Senior citizens watch total solar eclipse, some for the second time

Seniors eclipse watch party

GRAND RAPIDS, MICH. - Residents of Heather Hills Retirement Village in Grand Rapids Township watched the total solar eclipse Monday. For many, it was their second time seeing one that passed over the entire country -- the first happened on Feb. 26, 1979.

Tami Yates, the community's activities director, tried to secure glasses for the watch party. But every place she called was sold out, so she looked for alternatives.

"We've made a couple of devices, so that hopefully they'll be able to see the sun," Yates said. "We've made some pinhole through cardboard [to reflect] onto another [surface...so] we're excited to see the shadows and the different things on the ground."

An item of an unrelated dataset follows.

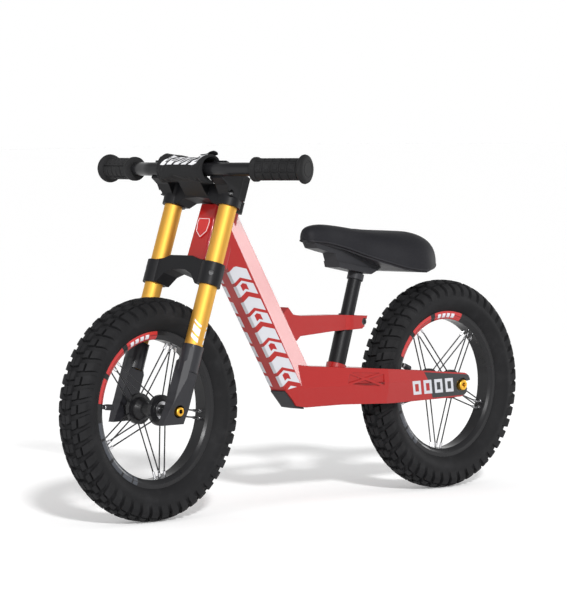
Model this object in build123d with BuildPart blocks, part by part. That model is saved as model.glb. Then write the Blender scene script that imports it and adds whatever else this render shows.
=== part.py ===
from build123d import *
from math import atan2, cos, degrees, hypot, radians, sin, tan
import os

# Balance bike. Millimetres and degrees. +X is forward, +Y is the rider's left,
# +Z is up. The origin lies on the ground, midway between the two axles.

os.makedirs("parts", exist_ok=True)

# ---------------------------------------------------------------- driving sizes
# Wheels
wheelbase = 586.4
tyre_radius = 155.0
tyre_half_width = 28.7
tyre_crown_half_width = 17.0
tyre_wall = 3.2
rim_edge_radius = 108.8
rim_edge_half_width = 14.5
rim_inner_radius = 96.5
rim_base_half_width = 10.0
rim_wall = 2.4
tube_wall = 1.5
tube_section = 18.3
hub_flange_y = 22.0
hub_flange_radius = 21.5
hub_flange_thickness = 6.0
hub_shell_radius = 9.0
hub_end_y = 27.0
hub_boss_radius = 15.5
bearing_outer_radius = 13.0
bearing_width = 8.0
axle_radius = 5.0
spoke_radius = 1.0
spoke_groups = 5
spoke_pair_offset = 4.9
spoke_rim_y = 4.0
nipple_radius = 2.1
nipple_length = 10.0
valve_radius = 3.0
valve_length = 41.0
valve_cap_radius = 4.2
valve_cap_length = 14.0
front_spoke_angle = 44.0
front_valve_angle = 6.0
rear_spoke_angle = 59.5
rear_valve_angle = 22.0

# Fork and steering
head_angle = 20.17
steering_offset = 35.0
stanchion_y = 54.9
stanchion_radius = 12.7
stanchion_wall = 2.0
stanchion_foot = 56.0
collar_wall = 3.8
lower_crown_bottom = 180.0
lower_crown_top = 212.0
lower_bridge_bottom = 200.0
head_bottom = 222.0
head_height = 81.0
upper_crown_bottom = 294.6
upper_crown_top = 340.5
upper_bridge_height = 17.0
crown_gap = 1.5
lower_crown_gap = 2.5
bridge_front = 12.0
bridge_back = 14.0
boss_half_width = 17.0
boss_back = 30.0
steerer_radius = 11.1
steerer_wall = 2.0
headset_bearing_radius = 15.0
headset_bearing_width = 7.0
cover_radius = 16.6
leg_inner_y = 45.0
leg_outer_y = 68.0
leg_shell_wall = 2.5
leg_top = 93.5
leg_notch = 64.0
leg_ground_gap = 137.0
leg_seat_y = 53.0
front_cap_y = 63.0
front_cap_radius = 6.4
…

WZZM 13 brought a pair of glasses to the event, which people passed around.

"We're very fortunate to see these things, to experience what will be history some day," said Jeannine Miller, who has lived in Heather Hills four years. 

People were optimistic about seeing the next total solar eclipse in the U.S., which will happen on April 8, 2024.

"Seven years?" said eight-year resident Phyllis Stoming. "By gosh, maybe we'll make it. That's an incentive. That's really an incentive."

Make it easy to keep up to date with more stories like this. Download the WZZM 13 app now.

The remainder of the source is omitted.